Return each line of the material verbatim.
Start of Dataset extract
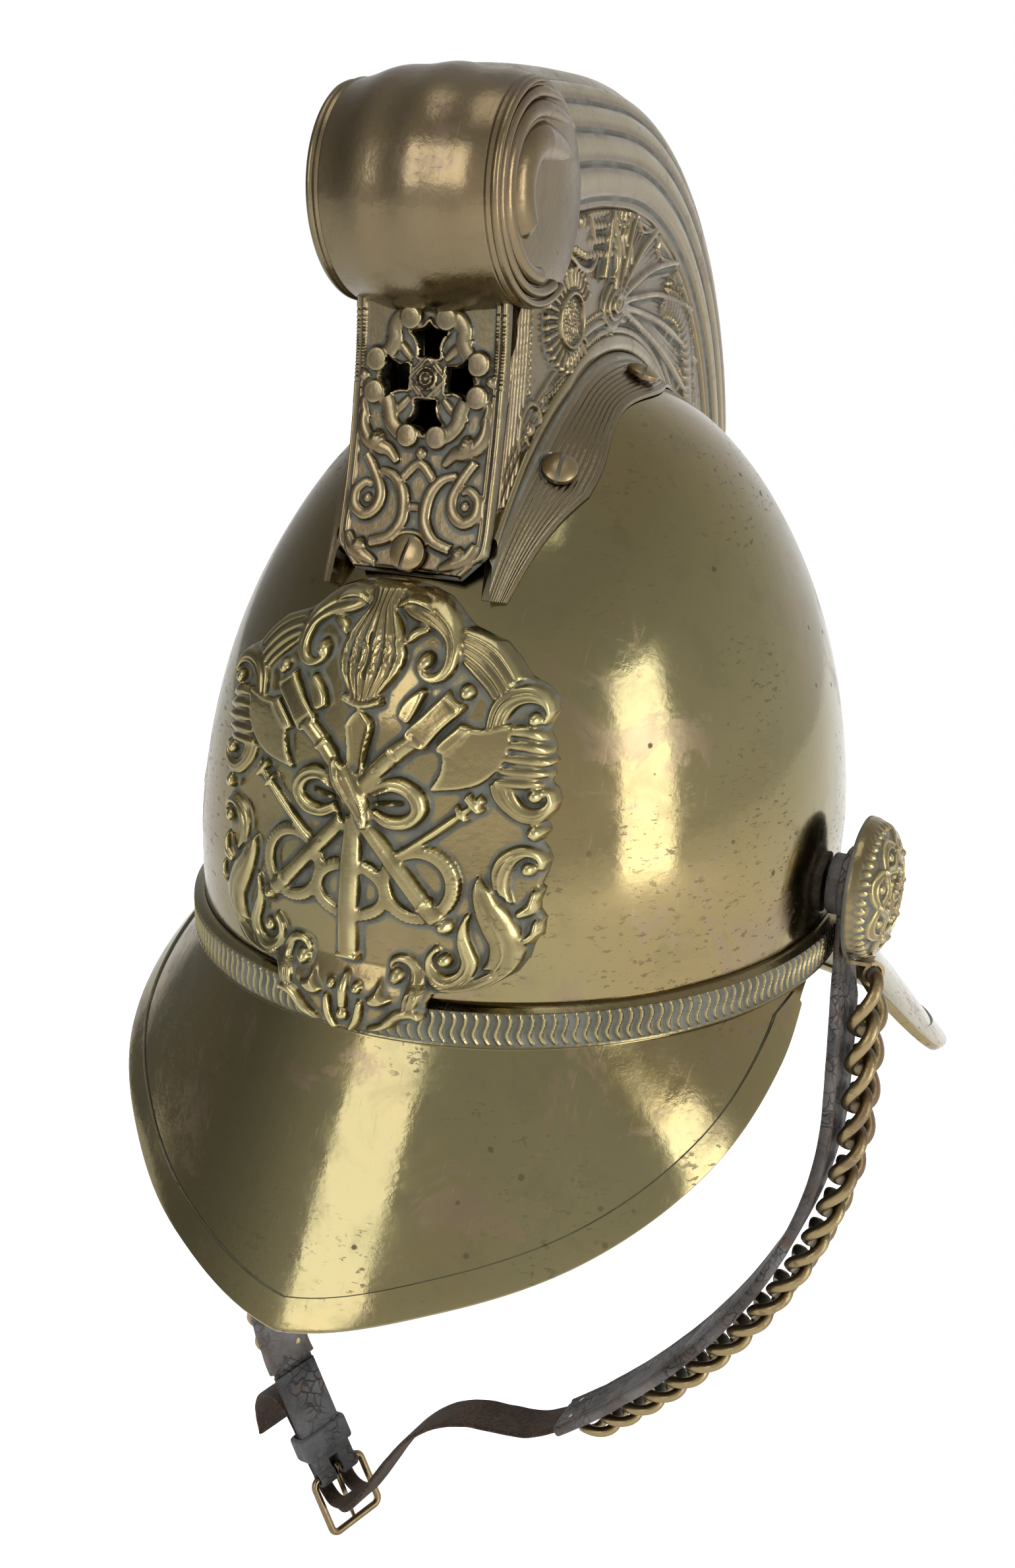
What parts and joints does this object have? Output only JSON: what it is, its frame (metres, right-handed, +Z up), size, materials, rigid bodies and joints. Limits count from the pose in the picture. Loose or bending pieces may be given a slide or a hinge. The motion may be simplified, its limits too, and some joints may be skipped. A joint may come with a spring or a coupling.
{
  "type": "firefighter helmet",
  "caption": "Brass firefighter helmet with a crested comb, embossed front badge, peak, neck guard and a buckled chin chain.",
  "frame": {"origin": "centre of the skull's base oval, level with the lower edge of the base band, where the helmet sits round the head", "axes": "-Y to the front, +X to the wearer's left, +Z up through the crown"},
  "size_m": [0.2362, 0.305, 0.4805],
  "materials": {
    "brass_shell": "aged sheet brass, worn bright on the high places, with tarnish blotches and fine scratches",
    "brass_relief": "stamped brass with dull grey-green recesses and rubbed bright lobes",
    "brass_comb": "dull brown patinated brass with brighter ridges",
    "brass_chain": "aged twisted brass wire",
    "brass_fittings": "turned and cast brass",
    "strap_leather": "old grey-black leather, cracked, with brown spots",
    "liner_leather": "plain brown leather",
    "suede": "dark brown fuzzy suede",
    "cork": "plain cork blocks"
  },
  "bodies": {
    "helmet": {"skull": "brass_shell", "base_band": "brass_relief", "front_peak": "brass_shell", "peak_binding": "brass_shell", "neck_guard": "brass_shell", "guard_binding": "brass_shell", "badge": "brass_relief", "badge_studs": "brass_fittings", "badge_nuts": "brass_fittings", "comb_left": "brass_comb", "comb_right": "brass_comb", "comb_front_plate": "brass_relief", "comb_roll": "brass_comb", "comb_screws": "brass_fittings", "comb_nuts": "brass_fittings", "front_screw": "brass_fittings", "rosette_left": "brass_relief", "rosette_right": "brass_relief", "rosette_studs": "brass_fittings", "rosette_nuts": "brass_fittings", "leather_washers": "strap_leather", "headband": "liner_leather", "liner_tongues": "liner_leather", "cork_spacers": "cork"},
    "chin_strap": {"backing_left": "strap_leather", "backing_right": "strap_leather", "chain_left": "brass_chain", "chain_right": "brass_chain", "chain_hangers": "brass_fittings", "suede_strap": "suede", "strap_rivets": "brass_fittings", "buckle_loop": "strap_leather"},
    "buckle": {"buckle_frame": "brass_fittings"},
    "prong": {"buckle_prong": "brass_fittings"},
    "keeper": {"keeper": "strap_leather"}
  },
  "joints": [
    {"name": "chin_strap_swing", "type": "hinge", "parent": "helmet", "child": "chin_strap", "pos_m": [0, 0.0054, 0.0207], "axis": [-1, 0, 0], "range_deg": [0, 100]},
    {"name": "buckle_turn", "type": "hinge", "parent": "chin_strap", "child": "buckle", "pos_m": [-0.06784, 0.0054, -0.23087], "axis": [0.381, 0.9063, 0.1828], "range_deg": [-6, 6]},
    {"name": "prong_lift", "type": "hinge", "parent": "buckle", "child": "prong", "pos_m": [-0.06784, 0.0054, -0.23087], "axis": [0.381, 0.9063, 0.1828], "range_deg": [0, 20]},
    {"name": "keeper_slide", "type": "slide", "parent": "chin_strap", "child": "keeper", "axis": [0.4325, 0, -0.9016], "range_m": [-0.003, 0.003]}
  ]
}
End of Dataset extract
Completed task →
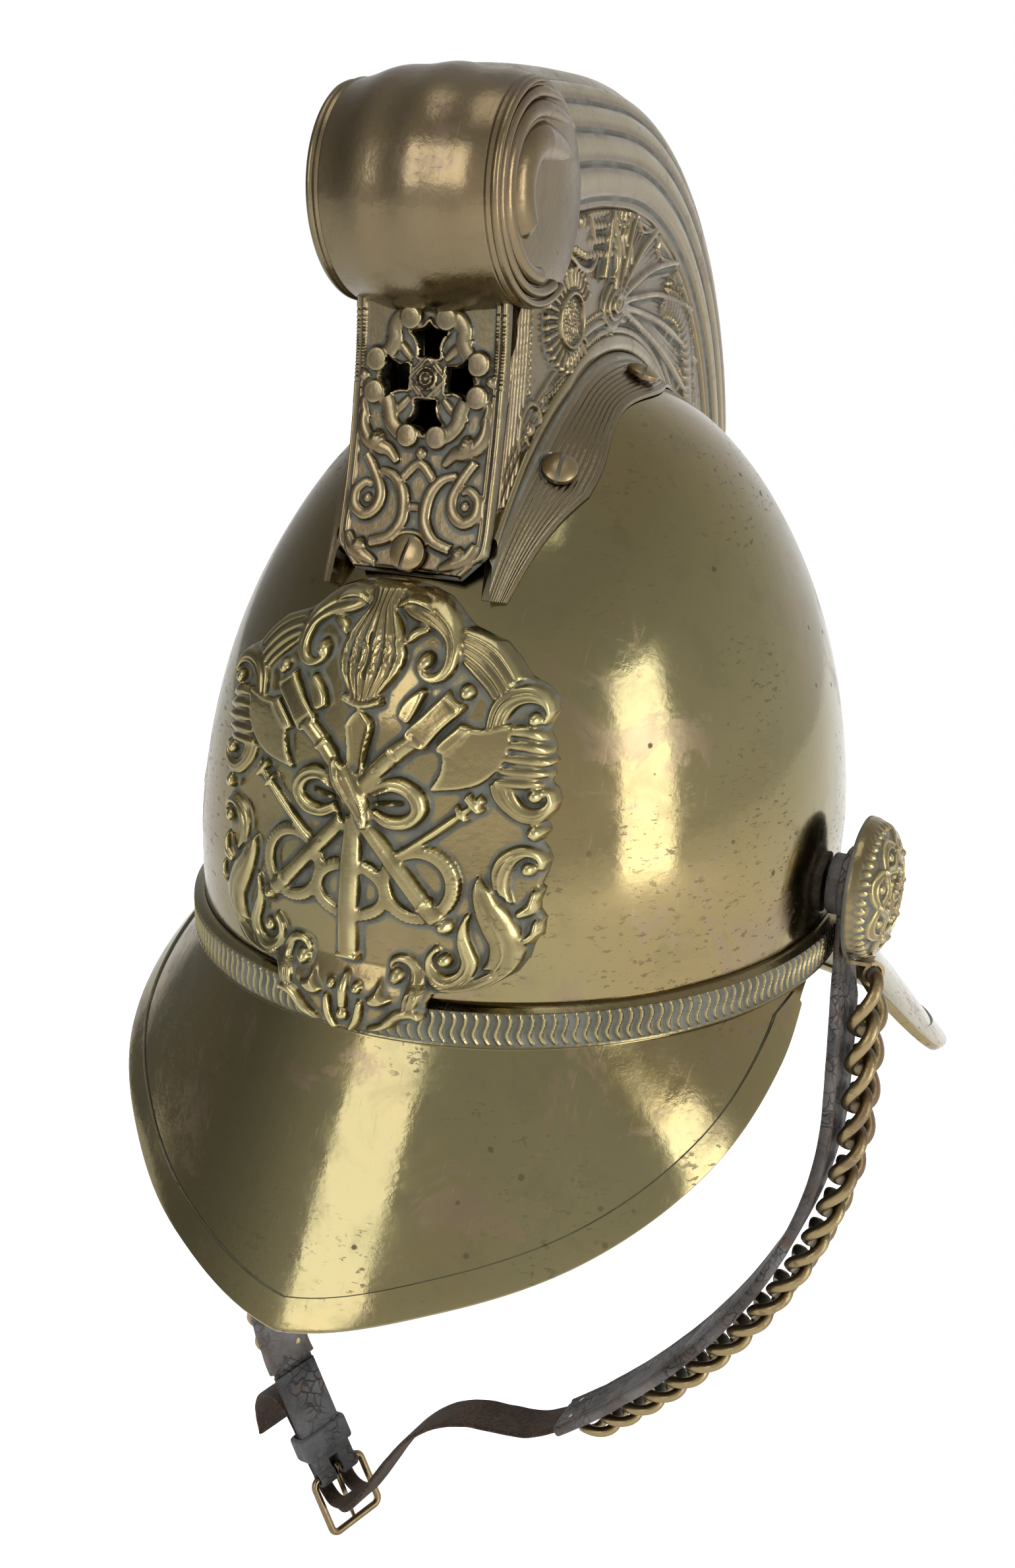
What parts and joints does this object have? Output only JSON: what it is, its frame (metres, right-handed, +Z up), size, materials, rigid bodies and joints. Limits count from the pose in the picture. Loose or bending pieces may be given a slide or a hinge. The motion may be simplified, its limits too, and some joints may be skipped. A joint may come with a spring or a coupling.
{
  "type": "firefighter helmet",
  "caption": "Brass firefighter helmet with a crested comb, embossed front badge, peak, neck guard and a buckled chin chain.",
  "frame": {"origin": "centre of the skull's base oval, level with the lower edge of the base band, where the helmet sits round the head", "axes": "-Y to the front, +X to the wearer's left, +Z up through the crown"},
  "size_m": [0.2362, 0.305, 0.4805],
  "materials": {
    "brass_shell": "aged sheet brass, worn bright on the high places, with tarnish blotches and fine scratches",
    "brass_relief": "stamped brass with dull grey-green recesses and rubbed bright lobes",
    "brass_comb": "dull brown patinated brass with brighter ridges",
    "brass_chain": "aged twisted brass wire",
    "brass_fittings": "turned and cast brass",
    "strap_leather": "old grey-black leather, cracked, with brown spots",
    "liner_leather": "plain brown leather",
    "suede": "dark brown fuzzy suede",
    "cork": "plain cork blocks"
  },
  "bodies": {
    "helmet": {"skull": "brass_shell", "base_band": "brass_relief", "front_peak": "brass_shell", "peak_binding": "brass_shell", "neck_guard": "brass_shell", "guard_binding": "brass_shell", "badge": "brass_relief", "badge_studs": "brass_fittings", "badge_nuts": "brass_fittings", "comb_left": "brass_comb", "comb_right": "brass_comb", "comb_front_plate": "brass_relief", "comb_roll": "brass_comb", "comb_screws": "brass_fittings", "comb_nuts": "brass_fittings", "front_screw": "brass_fittings", "rosette_left": "brass_relief", "rosette_right": "brass_relief", "rosette_studs": "brass_fittings", "rosette_nuts": "brass_fittings", "leather_washers": "strap_leather", "headband": "liner_leather", "liner_tongues": "liner_leather", "cork_spacers": "cork"},
    "chin_strap": {"backing_left": "strap_leather", "backing_right": "strap_leather", "chain_left": "brass_chain", "chain_right": "brass_chain", "chain_hangers": "brass_fittings", "suede_strap": "suede", "strap_rivets": "brass_fittings", "buckle_loop": "strap_leather"},
    "buckle": {"buckle_frame": "brass_fittings"},
    "prong": {"buckle_prong": "brass_fittings"},
    "keeper": {"keeper": "strap_leather"}
  },
  "joints": [
    {"name": "chin_strap_swing", "type": "hinge", "parent": "helmet", "child": "chin_strap", "pos_m": [0, 0.0054, 0.0207], "axis": [-1, 0, 0], "range_deg": [0, 100]},
    {"name": "buckle_turn", "type": "hinge", "parent": "chin_strap", "child": "buckle", "pos_m": [-0.06784, 0.0054, -0.23087], "axis": [0.381, 0.9063, 0.1828], "range_deg": [-6, 6]},
    {"name": "prong_lift", "type": "hinge", "parent": "buckle", "child": "prong", "pos_m": [-0.06784, 0.0054, -0.23087], "axis": [0.381, 0.9063, 0.1828], "range_deg": [0, 20]},
    {"name": "keeper_slide", "type": "slide", "parent": "chin_strap", "child": "keeper", "axis": [0.4325, 0, -0.9016], "range_m": [-0.003, 0.003]}
  ]
}